Like water, as humans our personality and behavior patterns are created by features we cannot directly see; a complex interaction of culture, personal history, belief, and social context. Though I believe that by getting to know these features in myself and how they shape my presence in the world, I can map that understanding onto others.

I've been told I'm extremely perceptive, though I'm not so sure; it's all there to be read. I need only sense the underlying structures just as I can discern what the bottom of a surf break or rapid looks like by the shapes of the water. Like water, the hidden structures give shape and motion; with people it might be the tone of someone's voice, the words they choose, or just as often what is not said and how they sit. And with the right communication tools, and the right approach, working with teams and individuals becomes not unlike surfing, or whitewater; riding the emergent results of what is hidden though ultimately true. For me it all shares the same essence: a dance, a dance to invisible music. Can you hear it?

Spinning Out Eddies



As a Scrum Master I worked with two teams, as an enterprise agile coach, I'm working with the entire organization, one or two teams at a time. More than ever before, I need the changes in behavior and interaction I bring to a team to stick, to become self-sustaining.
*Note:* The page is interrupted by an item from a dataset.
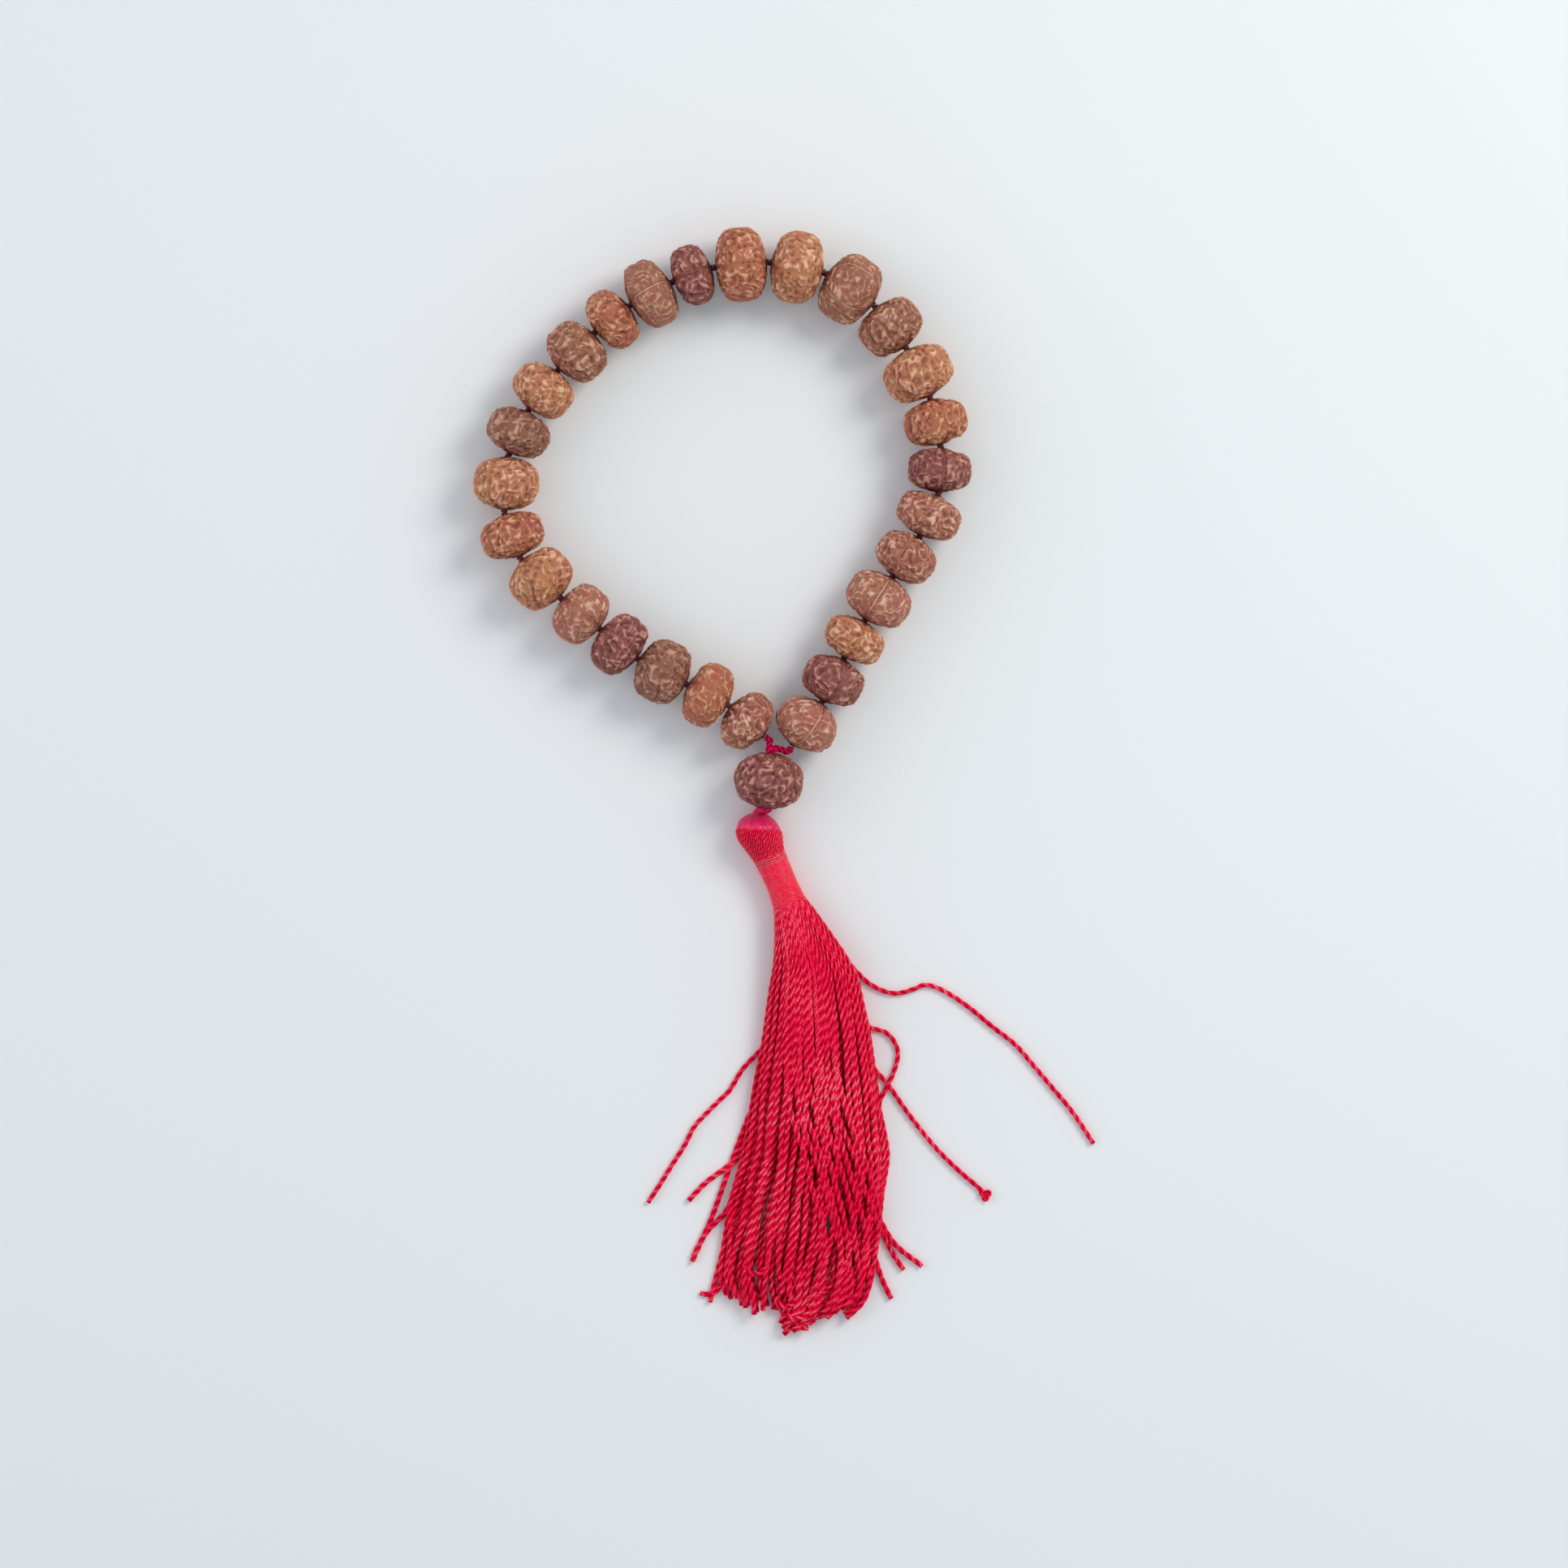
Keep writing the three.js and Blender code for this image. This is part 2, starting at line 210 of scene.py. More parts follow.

When a paddle is drawn through water, the craft moves forward, and the blade moving through the water spins out vortices that continue to whirl. As an agilist I strive to be like that paddle: moving the craft forward, spinning out eddies of change as I go.

I hope the teams I have the amazing opportunities to work with will do this once I have left the room. So far this has been the case. Though for teams, like fluid turbulence, the initial input is not yet a self-amplifying loop; I still need to return and help them spin back up.

My ultimate goal is that each of them will progress to the point where they are their own input, and that positive feedback loop lifts them to entirely new patterns driving unimagined value.